Действительно, многие произведения Набокова меньше всего похожи на живое тело. Зато они — вылитые куклы, выползшие из не менее мертвых куколок слов. Их узорчатый шелковистый покров — и есть знаменитый набоковский стиль.
Что же может наполнить полое, сделать его телом?
Видимо, тайна жизни.
Или, если угодно, тайна языка.
О книге графических миниатюр Владимира Смоляра
1. Минимализм и поэзия
«Книга линий» минимальна по всем параметрам.
Как по способу физического изображения — работы «Книги» строго миниатюрны, — так и по стилю изобразительных средств.
С точки зрения способа выражения минимализм ближе к поэзии, чем к прозе.
Есть зависимость. Тем больше в произведении поэзии, чем огромней дробь, числителю которой приписывается выражаемый смысл, а знаменателю — информация, кодирующая знак, который смысл этот означает.
В частности, именно по этой причине иероглиф имманентно поэтичен: стих «Луна освещает гору и реку» в нашей условной дроби делится всего на несколько линий.
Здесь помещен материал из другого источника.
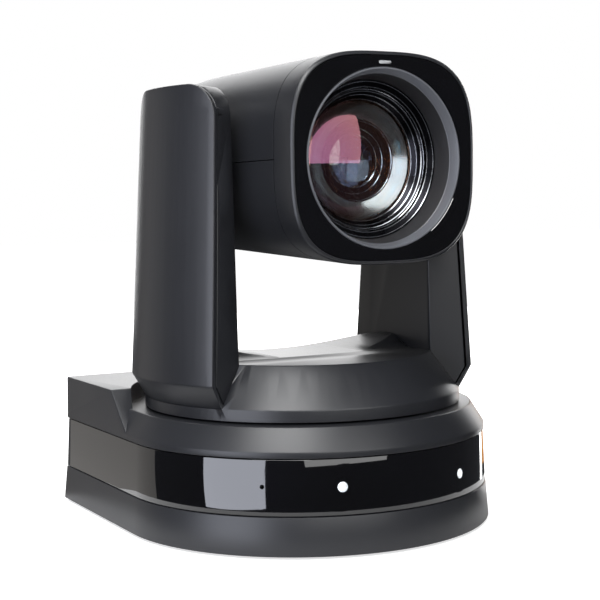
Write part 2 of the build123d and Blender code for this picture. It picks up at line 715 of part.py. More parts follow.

Понятно, что очевидность предельных случаев ничуть не устраняет иррациональную трудноуловимость, зыбкость, так сказать, парадоксальную «недифференцируемость» максимума информационного отношения знака и означаемого.
Тем не менее ясно, что метафизическое содержание оказывается достижимо только при достаточно больших значениях этой «выразительной» дроби, — что присуще по преимуществу как раз поэтическому высказыванию.
Именно по причине влиятельности этого принципа дроби так тревожно воспринимаются сознанием символы — «чистый лист», «беспамятство», «незримость».
И еще — в «Книге линий» нет названий.
По закону отрицания тавтологии, имя требуется вещи, только если сама вещь не является Именем.
Это и есть подтверждение догадки, что перед нами не вещи, но Имена, «иероглифы» поэтических высказываний.